======== Dataset section ========

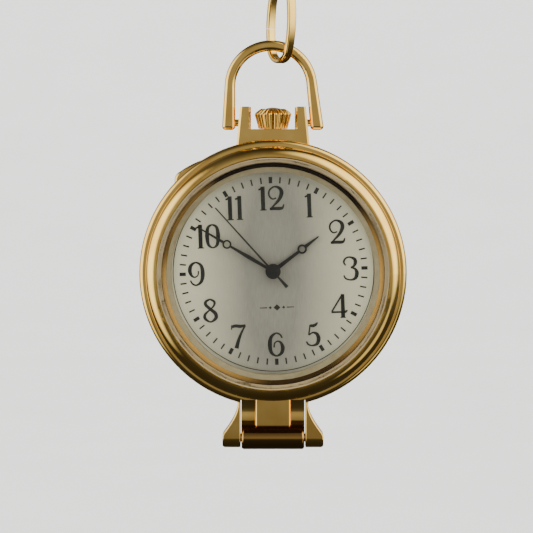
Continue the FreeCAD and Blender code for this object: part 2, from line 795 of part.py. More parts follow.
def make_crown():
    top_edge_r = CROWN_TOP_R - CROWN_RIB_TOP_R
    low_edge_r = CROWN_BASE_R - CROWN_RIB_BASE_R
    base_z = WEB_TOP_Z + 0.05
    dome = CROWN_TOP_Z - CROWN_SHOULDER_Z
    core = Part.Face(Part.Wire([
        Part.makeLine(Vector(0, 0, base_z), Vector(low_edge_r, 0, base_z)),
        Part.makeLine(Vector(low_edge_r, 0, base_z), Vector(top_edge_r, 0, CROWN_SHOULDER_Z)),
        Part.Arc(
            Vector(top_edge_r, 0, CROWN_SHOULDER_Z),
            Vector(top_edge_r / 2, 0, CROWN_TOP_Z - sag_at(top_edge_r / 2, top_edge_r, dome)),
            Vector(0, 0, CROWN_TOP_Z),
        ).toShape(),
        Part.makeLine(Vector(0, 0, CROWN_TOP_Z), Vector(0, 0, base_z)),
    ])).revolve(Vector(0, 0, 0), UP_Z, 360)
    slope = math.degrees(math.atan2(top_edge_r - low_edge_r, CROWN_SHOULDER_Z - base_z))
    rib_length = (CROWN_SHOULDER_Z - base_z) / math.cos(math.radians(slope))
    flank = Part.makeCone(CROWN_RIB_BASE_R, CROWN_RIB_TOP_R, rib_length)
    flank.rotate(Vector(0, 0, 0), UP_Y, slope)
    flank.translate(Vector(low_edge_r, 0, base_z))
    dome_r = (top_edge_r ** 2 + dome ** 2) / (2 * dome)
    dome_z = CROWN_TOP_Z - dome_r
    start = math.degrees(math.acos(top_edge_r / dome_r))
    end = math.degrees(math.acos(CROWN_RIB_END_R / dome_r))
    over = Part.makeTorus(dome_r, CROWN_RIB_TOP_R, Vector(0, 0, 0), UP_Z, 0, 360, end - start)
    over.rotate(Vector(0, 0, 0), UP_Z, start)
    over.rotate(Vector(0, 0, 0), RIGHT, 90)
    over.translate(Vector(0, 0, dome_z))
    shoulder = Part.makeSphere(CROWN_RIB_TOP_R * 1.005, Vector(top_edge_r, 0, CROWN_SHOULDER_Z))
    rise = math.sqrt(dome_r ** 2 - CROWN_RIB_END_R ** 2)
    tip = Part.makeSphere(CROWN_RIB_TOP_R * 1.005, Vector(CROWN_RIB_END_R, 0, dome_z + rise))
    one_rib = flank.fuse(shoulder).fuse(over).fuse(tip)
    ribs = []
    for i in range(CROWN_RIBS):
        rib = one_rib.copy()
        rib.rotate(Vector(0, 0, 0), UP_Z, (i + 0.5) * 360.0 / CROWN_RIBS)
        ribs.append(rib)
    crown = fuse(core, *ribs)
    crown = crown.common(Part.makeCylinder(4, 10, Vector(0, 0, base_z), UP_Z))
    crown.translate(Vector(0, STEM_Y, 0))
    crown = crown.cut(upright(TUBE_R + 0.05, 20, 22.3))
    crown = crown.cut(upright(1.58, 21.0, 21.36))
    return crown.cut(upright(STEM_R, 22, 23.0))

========

## [Requirements]
Emit the full listing verbatim.

## [Solution]
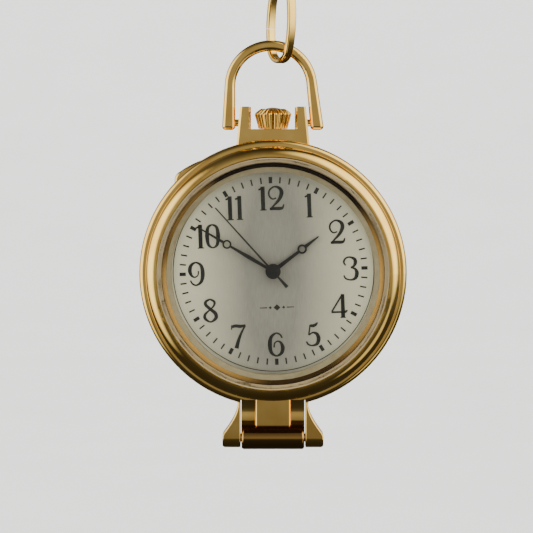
Continue the FreeCAD and Blender code for this object: part 2, from line 795 of part.py. More parts follow.
def make_crown():
    top_edge_r = CROWN_TOP_R - CROWN_RIB_TOP_R
    low_edge_r = CROWN_BASE_R - CROWN_RIB_BASE_R
    base_z = WEB_TOP_Z + 0.05
    dome = CROWN_TOP_Z - CROWN_SHOULDER_Z
    core = Part.Face(Part.Wire([
        Part.makeLine(Vector(0, 0, base_z), Vector(low_edge_r, 0, base_z)),
        Part.makeLine(Vector(low_edge_r, 0, base_z), Vector(top_edge_r, 0, CROWN_SHOULDER_Z)),
        Part.Arc(
            Vector(top_edge_r, 0, CROWN_SHOULDER_Z),
            Vector(top_edge_r / 2, 0, CROWN_TOP_Z - sag_at(top_edge_r / 2, top_edge_r, dome)),
            Vector(0, 0, CROWN_TOP_Z),
        ).toShape(),
        Part.makeLine(Vector(0, 0, CROWN_TOP_Z), Vector(0, 0, base_z)),
    ])).revolve(Vector(0, 0, 0), UP_Z, 360)
    slope = math.degrees(math.atan2(top_edge_r - low_edge_r, CROWN_SHOULDER_Z - base_z))
    rib_length = (CROWN_SHOULDER_Z - base_z) / math.cos(math.radians(slope))
    flank = Part.makeCone(CROWN_RIB_BASE_R, CROWN_RIB_TOP_R, rib_length)
    flank.rotate(Vector(0, 0, 0), UP_Y, slope)
    flank.translate(Vector(low_edge_r, 0, base_z))
    dome_r = (top_edge_r ** 2 + dome ** 2) / (2 * dome)
    dome_z = CROWN_TOP_Z - dome_r
    start = math.degrees(math.acos(top_edge_r / dome_r))
    end = math.degrees(math.acos(CROWN_RIB_END_R / dome_r))
    over = Part.makeTorus(dome_r, CROWN_RIB_TOP_R, Vector(0, 0, 0), UP_Z, 0, 360, end - start)
    over.rotate(Vector(0, 0, 0), UP_Z, start)
    over.rotate(Vector(0, 0, 0), RIGHT, 90)
    over.translate(Vector(0, 0, dome_z))
    shoulder = Part.makeSphere(CROWN_RIB_TOP_R * 1.005, Vector(top_edge_r, 0, CROWN_SHOULDER_Z))
    rise = math.sqrt(dome_r ** 2 - CROWN_RIB_END_R ** 2)
    tip = Part.makeSphere(CROWN_RIB_TOP_R * 1.005, Vector(CROWN_RIB_END_R, 0, dome_z + rise))
    one_rib = flank.fuse(shoulder).fuse(over).fuse(tip)
    ribs = []
    for i in range(CROWN_RIBS):
        rib = one_rib.copy()
        rib.rotate(Vector(0, 0, 0), UP_Z, (i + 0.5) * 360.0 / CROWN_RIBS)
        ribs.append(rib)
    crown = fuse(core, *ribs)
    crown = crown.common(Part.makeCylinder(4, 10, Vector(0, 0, base_z), UP_Z))
    crown.translate(Vector(0, STEM_Y, 0))
    crown = crown.cut(upright(TUBE_R + 0.05, 20, 22.3))
    crown = crown.cut(upright(1.58, 21.0, 21.36))
    return crown.cut(upright(STEM_R, 22, 23.0))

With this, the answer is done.